SD/PEN Member Profile: Akiko Tamano

Word Shaper Editorial Services
Copyediting and line editing

Akiko Tamano

How do you describe what you do to someone you’ve just met at a networking function?

I’m an editor because words matter—they shape how we think and feel and act. Choosing the right words is vital to helping us connect with each other and to the ideas and stories we need to hear. I help people choose the right words.

Please give us a little background on you. 

From the moment I learned my ABCs, I was captivated by the written word. I wasn’t a terribly discriminating reader, though, in my early years—one of my most vivid childhood memories is riding in the car just after I’d discovered the joys of reading, delightedly sounding out the names on the street signs. And when I was six, my mother found me poring over the word problems in a math textbook. Fortunately, as I got older, my literary tastes improved, and I grew up immersed in a world of stories. While I continued to be an avid reader as an adult, I took a long detour away from my early love of books. I majored in biology in college, then spent more than two decades working as an IT systems administrator. During that time, I earned a certificate in technical writing from San Diego State University and had some limited opportunities to write and edit technical documentation, such as user guides and operating procedures. But deep down, I longed for work that was more aligned with my passion for language and story. So when I was laid off from my IT job in 2015, I jumped at the chance to change course. After exploring my options, I enrolled in the UCSD Extension copyediting certificate program and found that I loved editing. I established my freelance business, Word Shaper Editorial Services, in 2016, working with both fiction and nonfiction clients. It felt like coming home.

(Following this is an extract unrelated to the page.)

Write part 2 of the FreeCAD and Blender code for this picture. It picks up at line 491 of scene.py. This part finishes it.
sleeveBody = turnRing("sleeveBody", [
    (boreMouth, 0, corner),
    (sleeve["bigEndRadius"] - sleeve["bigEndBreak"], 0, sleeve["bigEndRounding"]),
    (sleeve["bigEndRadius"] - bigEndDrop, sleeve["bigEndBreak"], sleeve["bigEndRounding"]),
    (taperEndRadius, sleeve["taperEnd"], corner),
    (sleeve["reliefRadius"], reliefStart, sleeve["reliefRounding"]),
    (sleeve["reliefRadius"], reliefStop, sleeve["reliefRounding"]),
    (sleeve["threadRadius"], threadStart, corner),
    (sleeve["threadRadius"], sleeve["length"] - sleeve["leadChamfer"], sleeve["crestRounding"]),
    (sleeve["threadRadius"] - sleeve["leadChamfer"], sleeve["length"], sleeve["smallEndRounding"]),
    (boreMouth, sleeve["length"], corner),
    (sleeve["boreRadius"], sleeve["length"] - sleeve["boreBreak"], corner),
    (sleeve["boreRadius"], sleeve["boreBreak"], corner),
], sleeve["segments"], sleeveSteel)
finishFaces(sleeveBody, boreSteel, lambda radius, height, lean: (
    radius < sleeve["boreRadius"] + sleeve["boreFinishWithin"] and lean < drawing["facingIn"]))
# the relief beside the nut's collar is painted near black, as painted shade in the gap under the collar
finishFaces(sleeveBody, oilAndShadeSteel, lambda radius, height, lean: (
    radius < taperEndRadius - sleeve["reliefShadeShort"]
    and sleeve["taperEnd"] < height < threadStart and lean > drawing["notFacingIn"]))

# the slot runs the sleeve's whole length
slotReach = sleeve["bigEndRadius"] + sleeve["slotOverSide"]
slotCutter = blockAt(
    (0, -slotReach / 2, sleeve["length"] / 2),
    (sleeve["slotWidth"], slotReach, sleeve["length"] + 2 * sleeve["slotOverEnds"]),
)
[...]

What kinds of projects do you particularly enjoy working on and why?

The projects I enjoy most involve not just mechanical edits but deep line editing. I love working with the sounds and rhythms and shapes of language to bring out its musicality. Often it’s those subtle tweaks that make the difference between writing that plods along and writing that sings. More specifically, some of my most satisfying experiences have been working with first-time authors who self-published their novels. It takes vulnerability for someone to entrust their story—a story they’ve poured so much of themselves into—to an editor, and to be given that trust is an honor. I can think of nothing more rewarding for an editor than helping writers realize their dream of becoming published authors. I also enjoy working with small, mission-driven businesses—call me hopelessly idealistic—but I find it deeply fulfilling to collaborate with people who are doing their part to make the world a better place.

What accomplishment are you most proud of professionally?

I served for a time as copyeditor for a pastor who had some learning disabilities that resulted in his writing getting rather garbled. His messages were deep and insightful, but he just needed help untangling the words, and I worked to clarify his meaning while retaining his own marvelous voice. He once said that when he read my edits, he would think, “That’s what I wanted to say.” That meant a lot to me—I would like all my clients to feel that way, that I’ve enhanced their message and brought out the best in their writing.

What do you enjoy most about being a member of SD/PEN?

What I appreciate most about being a part of the SD/PEN community is the personal contact with like-minded editors. Nothing can replace the camaraderie of being face to face with people who share so many of the same concerns and challenges.

What do you like to do to get away from editing and refill the well?

I love to read and try to start the day with a little reading if at all possible. I’m partial to literary fiction but also relish a good mystery, and lately I’ve been delving into books on spirituality, ecology, and sustainability. Other favorite pastimes include playing with and training my border collie, Emma—I’m an advocate of gentle, positive dog training methods—and singing with my church choir. And daily yoga and meditation help me manage stress and keep me grounded. 

Tell us about a book you recently read that you would recommend.

If I could press one book into the hands of everyone I meet, it would be Robin Wall Kimmerer’s Braiding Sweetgrass, an exquisite collection of essays about the natural world and our place in it. As both a botanist and an enrolled member of the Citizen Potawatomi Nation, Kimmerer brings both Western scientific knowledge and Indigenous wisdom to her understanding of nature and humanity. Her writing is gorgeous, and she offers her insights and perspectives with warmth, kindness, and generosity.